De adviescommissie heeft de Algemene Raad er op gewezen dat dit advies op één punt aanvulling behoeft. Graag doet de Algemene Raad u hierbij de door de adviescommissie voorgestelde en door de Raad onderschreven aanvulling toekomen.


Het voorgestelde artikel 415 Sv.

Ten aanzien van het voorgestelde artikel 415 Sv. vermeldt de Memorie van Toelichting slechts dat het hier gaat om "technische aanpassingen, die nodig waren door de wijzigingen in de regeling van het onderzoek ter terechtzitting".
Gezien echter het feit dat in het voorgestelde artikel 415 Sv. op het rechtsgeding voor het Gerechtshof onder meer de artikelen 312 t/m 314 Sv. van overeenkomstige toepassing worden verklaard, gaat het hier om een zeer principiële wijziging: invoering van dit voorgestelde artikel betekent dat wijziging van de telastelegging in hoger beroep mogelijk wordt.

De adviescommissie heeft haar bezwaren tegen deze wijzigingsmogelijkheid reeds naar voren gebracht in haar preadvies inzake wetsontwerp 23 705 (vormverzuimen en grondslag telastelegging). Zij zal deze bezwaren, die voor een groot deel overeenstemmen met de bezwaren die de Commissie Moons in haar rapport "Recht in Vorm" terzake formuleerde, hier kort samenvatten.

Om te beginnen is de mogelijkheid om de telastelegging ook in hoger beroep te wijzigen voor het openbaar ministerie bepaald geen stimulans tot accuratesse. Het belang van een zorgvuldige procesvoering brengt met zich mee dat het openbaar ministerie de inzet van het geding zo trefzeker mogelijk dient te formuleren. Hierbij moet niet worden vergeten dat de wet ruime mogelijkheden biedt om in eerste instantie eventuele initiële misslagen te herstellen.

Verder kan achter tekstueel geringe verschillen (bijvoorbeeld een tijd- of plaatsaanduiding) een geheel andere beschuldiging schuil gaan. Wijziging van de telastelegging in hoger beroep kan derhalve in feite verlies van een instantie met zich meebrengen.

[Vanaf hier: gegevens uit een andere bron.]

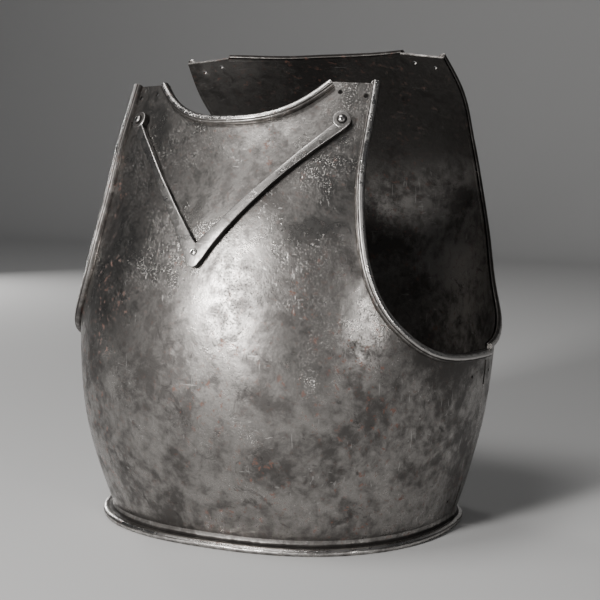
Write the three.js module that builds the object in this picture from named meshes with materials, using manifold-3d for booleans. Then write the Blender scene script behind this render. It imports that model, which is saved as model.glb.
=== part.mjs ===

Tenslotte zal een korte schorsing van de behandeling ter terechtzitting na wijziging van de telastelegging veelal onvoldoende zijn. Dit geldt met name ten aanzien van de behandeling in hoger beroep, waar de verdediging te maken heeft met een vonnis, waaraan een reeds "uitgekristalliseerd" feitencomplex ten grondslag ligt. Gelet op artikel 6 EVRM zal het belang van de verdediging dan ook in vele gevallen met zich meebrengen dat de behandeling ter terechtzitting in hoger beroep dient te worden aangehouden. Dit brengt een verlies aan proceseconomie met zich mee en is met name zeer onwenselijk wanneer het gaat om gedetineerde verdachten, die zich op het tijdstip van de behandeling in hoger beroep reeds geruime tijd in voorlopige hechtenis bevinden.

De adviescommissie heeft dan ook grote bezwaren tegen invoering van het onderhavige voorstel, dat een niet-noodzakelijke verruiming van de bevoegdheden van het openbaar ministerie ten koste van de positie van de verdachte inhoudt.

Zij spreekt er bovendien haar verbazing over uit dat een dergelijk ingrijpend voorstel in de Memorie van Toelichting geen enkele aandacht heeft gekregen.

Dat in brede kring wordt geconstateerd dat invoering van dit voorstel de problemen rond de zogenaamde "onverdiende" vrijspraken of ontslagen van rechtsvervolging alleen maar zal vergroten, moge blijken uit het in NJB '95 nr. 21 gepubliceerde artikel onder de titel "Het paard van Troje binnengehaald".


Gaarne verzoekt de Algemene Raad u bovenstaande opmerkingen te betrekken bij de beraadslagingen terzake.